▸ RECORDED DATA:
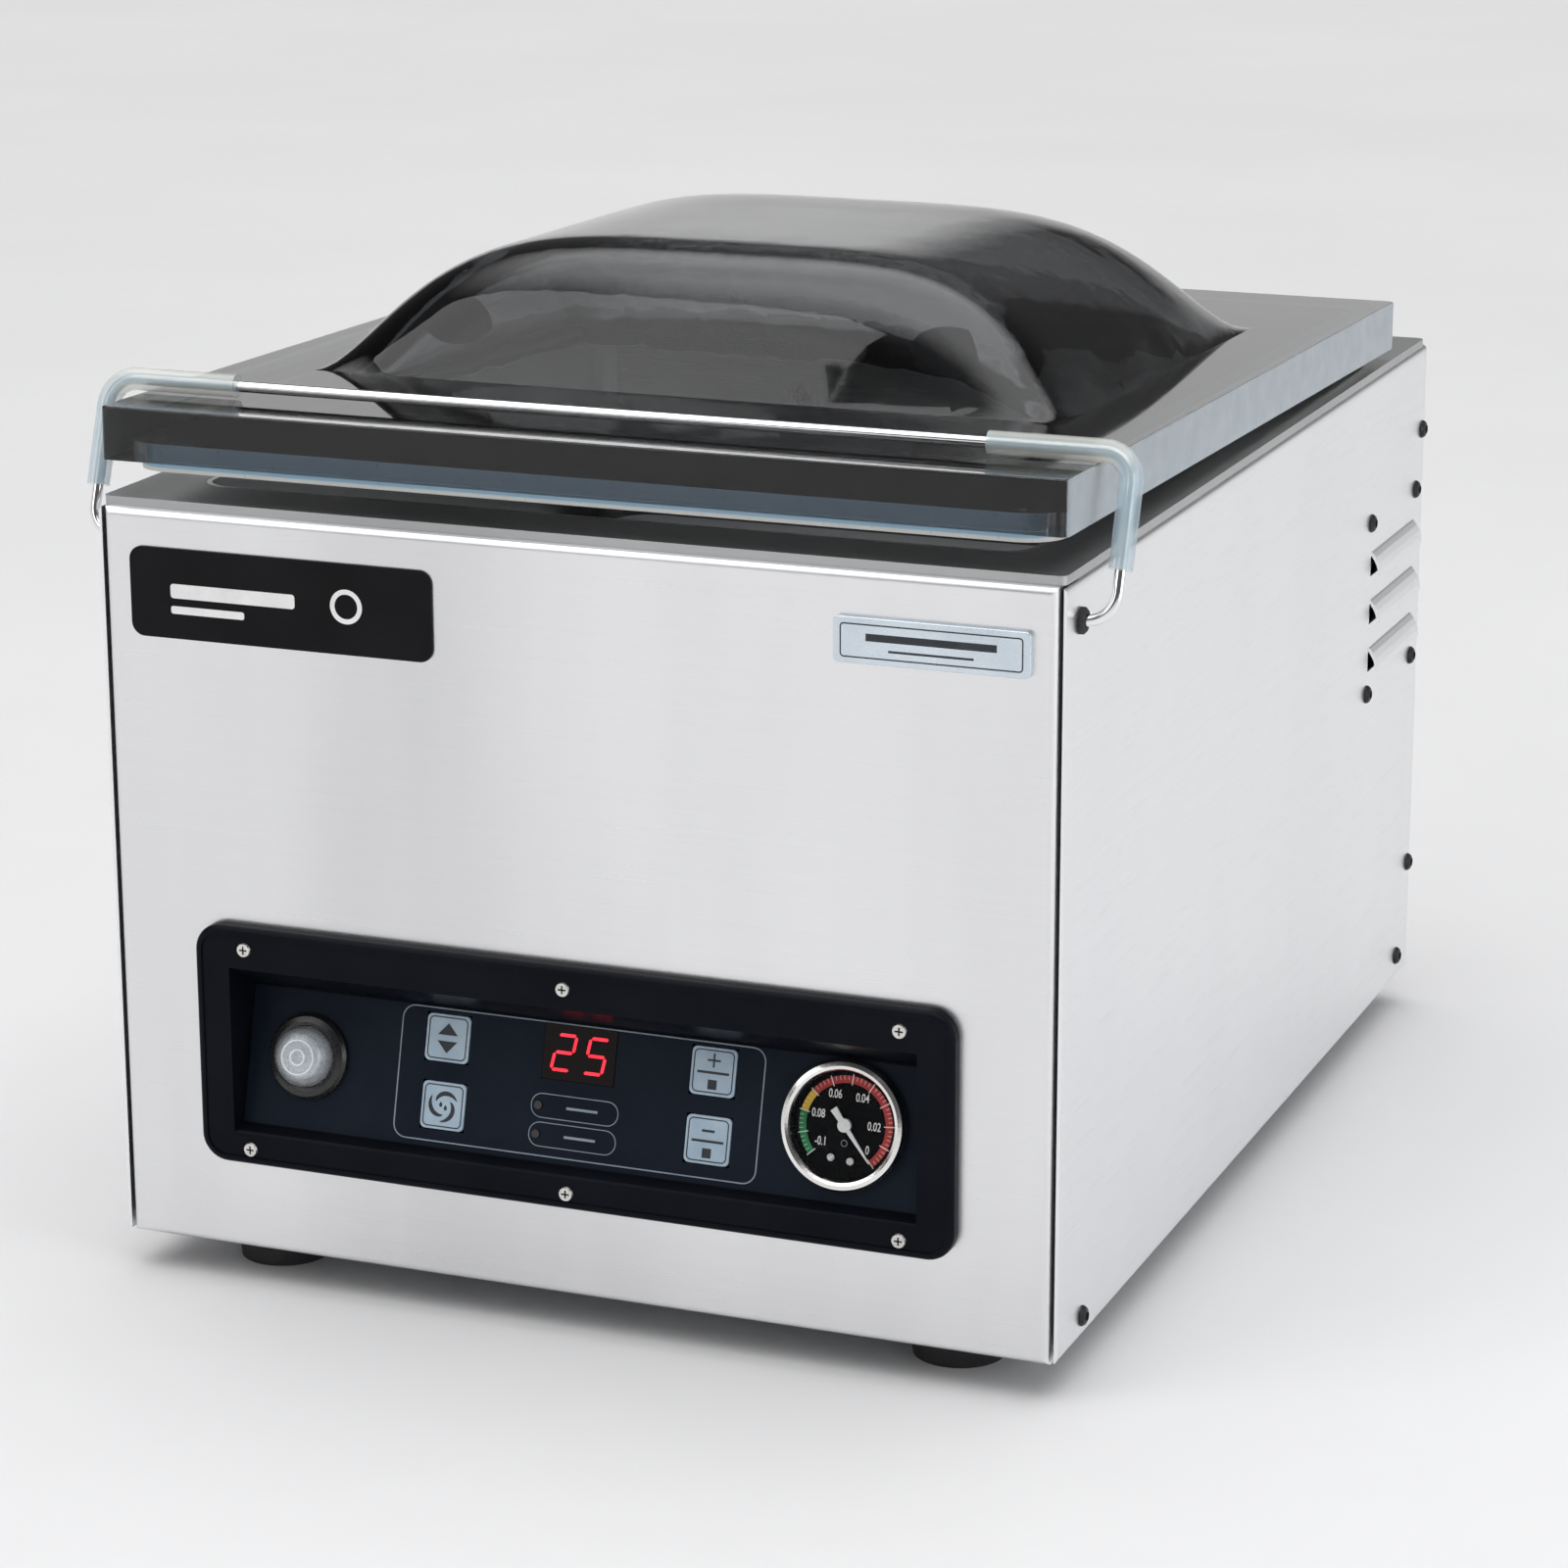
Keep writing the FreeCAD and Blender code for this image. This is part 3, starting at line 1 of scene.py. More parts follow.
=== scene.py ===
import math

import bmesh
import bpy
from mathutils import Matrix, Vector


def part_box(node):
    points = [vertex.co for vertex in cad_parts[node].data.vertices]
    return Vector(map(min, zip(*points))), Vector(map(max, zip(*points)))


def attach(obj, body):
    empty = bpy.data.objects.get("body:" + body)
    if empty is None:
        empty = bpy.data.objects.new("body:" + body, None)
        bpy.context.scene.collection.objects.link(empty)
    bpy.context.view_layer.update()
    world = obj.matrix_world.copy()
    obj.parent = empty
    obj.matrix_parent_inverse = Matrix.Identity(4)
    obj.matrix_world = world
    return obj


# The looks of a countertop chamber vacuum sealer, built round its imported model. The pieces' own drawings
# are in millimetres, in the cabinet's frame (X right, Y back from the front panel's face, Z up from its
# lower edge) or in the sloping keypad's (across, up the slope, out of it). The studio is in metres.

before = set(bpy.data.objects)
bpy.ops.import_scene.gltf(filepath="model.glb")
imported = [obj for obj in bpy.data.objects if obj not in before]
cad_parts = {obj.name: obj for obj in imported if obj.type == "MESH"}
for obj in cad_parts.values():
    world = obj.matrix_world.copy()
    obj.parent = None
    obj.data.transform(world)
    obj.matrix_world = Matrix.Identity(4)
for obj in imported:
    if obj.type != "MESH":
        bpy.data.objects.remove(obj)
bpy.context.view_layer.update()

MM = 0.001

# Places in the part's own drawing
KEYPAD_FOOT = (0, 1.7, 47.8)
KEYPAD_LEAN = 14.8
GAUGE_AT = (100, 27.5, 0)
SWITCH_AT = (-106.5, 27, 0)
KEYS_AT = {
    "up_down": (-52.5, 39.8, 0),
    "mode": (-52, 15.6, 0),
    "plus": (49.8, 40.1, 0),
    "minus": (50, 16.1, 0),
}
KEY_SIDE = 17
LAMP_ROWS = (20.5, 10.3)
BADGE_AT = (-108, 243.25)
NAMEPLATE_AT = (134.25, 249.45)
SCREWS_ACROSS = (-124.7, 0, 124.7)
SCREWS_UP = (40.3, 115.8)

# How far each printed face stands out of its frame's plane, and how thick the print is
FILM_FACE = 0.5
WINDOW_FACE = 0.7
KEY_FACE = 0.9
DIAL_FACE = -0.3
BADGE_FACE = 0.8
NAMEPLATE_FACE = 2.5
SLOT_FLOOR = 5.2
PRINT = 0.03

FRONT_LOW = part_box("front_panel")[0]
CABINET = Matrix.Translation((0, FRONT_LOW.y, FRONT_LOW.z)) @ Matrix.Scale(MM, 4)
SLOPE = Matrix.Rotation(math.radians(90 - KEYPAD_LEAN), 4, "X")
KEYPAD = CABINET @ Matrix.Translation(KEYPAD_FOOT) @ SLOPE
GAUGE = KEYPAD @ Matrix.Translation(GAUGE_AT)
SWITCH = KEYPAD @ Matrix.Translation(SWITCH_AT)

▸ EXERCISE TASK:
Give only the number of lines in the data that hold the string "Vector".

▸ COMPLETE ANSWER:
2